No, a world full of enemies, enemies who just nine days ago took a preacher out and shot him for the fact of his faith. And in what appears to be a supreme naivity he declares that these weeds, these children of the evil one, are not to be torn out of the ground because, well, it might harm the wheat.

So often we can hear this parable of the wheat and the weeds and, when reading it in the context of our own experiences we might think that it is calling us to have patience with the scoffer in the office, or a fellow student who does nothing but point out inconsistencies in our faith, or a boss who makes taking Sundays off a point of contention. But in other places those who have set themselves against the way of Jesus are fully prepared to commit acts of violence. The kind of patience Jesus implies here seems riddiculous, irresponsible, and wasteful.

We have the insight and the technology and th strength to go out weeding. Why would he ask his followers to wait?

The way of the Kingdom of God is not just in oppoistion to the way of the World. It is something utterly different. St Paul puts it this way:

the mind that is set on the flesh is hostile to God, for it does not submit to God’s law; indeed, it cannot.

It is the way of the flesh to imagine that what we see in front of us is all there is. It is the way of the flesh to concieve of ourselves as winners or losers in some zero-sum game. It is the way of the flesh to imagine that the most important thing we can do now is protect our buildings, our things, and even our lives.

But those who belong to Christ are no longer of the flesh.
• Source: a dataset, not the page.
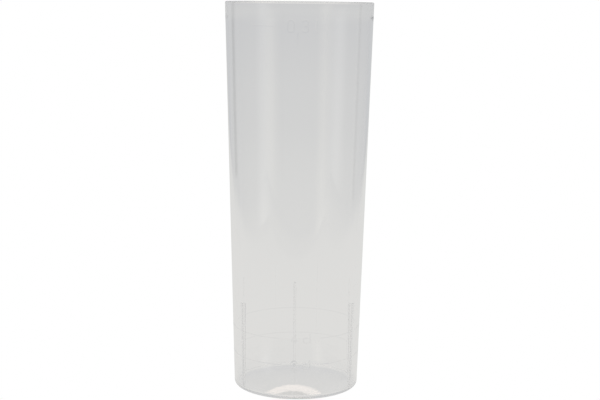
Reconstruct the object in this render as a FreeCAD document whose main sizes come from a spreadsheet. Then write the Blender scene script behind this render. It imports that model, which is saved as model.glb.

We know that after he suffered, God raised Jesus from the dead, and this was a foretaste of the future that God has for those who love him.

Not a future without suffering. Not a future where we march from victory to victory.

But a future where all these things which we will endure for the sake of his Name will be overwhelmed by the miracle of a new life, a resurrected life.

As saint Paul says, He who raised Christ Jesus from the dead will also give life to your mortal bodies through his Spirit who dwells in you.

This is why what our Lord teaches us in this parable of the wheat and the weeds is not, after all, stupidity. It looks like that from the vantage point that doesn’t know the resurrection of the dead, In thayt respect it is utterly impactical and useless for getting ahead in the world. But getting ahead in the world isn’t the point, because our goal is a world which is to come, not fighting and winning in this one.

When we understand this, these tragedies Christians endure around the world and the offenses we see nearer to us begin to look different. When we are asked to have a moment of patience, to step into the forebearance of Christ, as the farmer who waits until the very end before sifting the wheat from the weeds, we can sometimes even see the signs of the coming Kingdom in the midst of this present suffering.

The young minister who was murdered by Maoist militants in India on the 10th of July, called Munshi Dev Tado, was in fact a former member of this group. He had been just as they are, violently opposed to the Gospel, and yet in God’s patience he had come to faith and had so fully converted to Christ that he then comitted himself to proclaiming his Gospel. This was the reason he was killed, but what they don’t know is that all they have done is given him a Martyrs crown.

And the terrifying attack at the church in Florida, where a man drove his car through the doors of the church and attempted to set the building on fire, well it turns out that he is extremly unwell. He has schizophrenia. And in Godly patience that young man has the possibility of a future where he may find relief for his suffering and treatment for his illness. If we believed that all the Church is, is another private intitution whose rights and security must be protected at all cost there may not have been a future for Steven Anthony Shields.

But we are wheat growing up amidst weeds. We are not the laborers and we’ve not been asked to pick apart the one from the other. We will grow. And we will suffer. But in our suffering we will be like Christ, who endured every abuse without lifting his voice. And if our suffering is like his, we may find that our path is brightened by the first rays of otherworldy glory, the very brightness of the Kingdom of Heaven.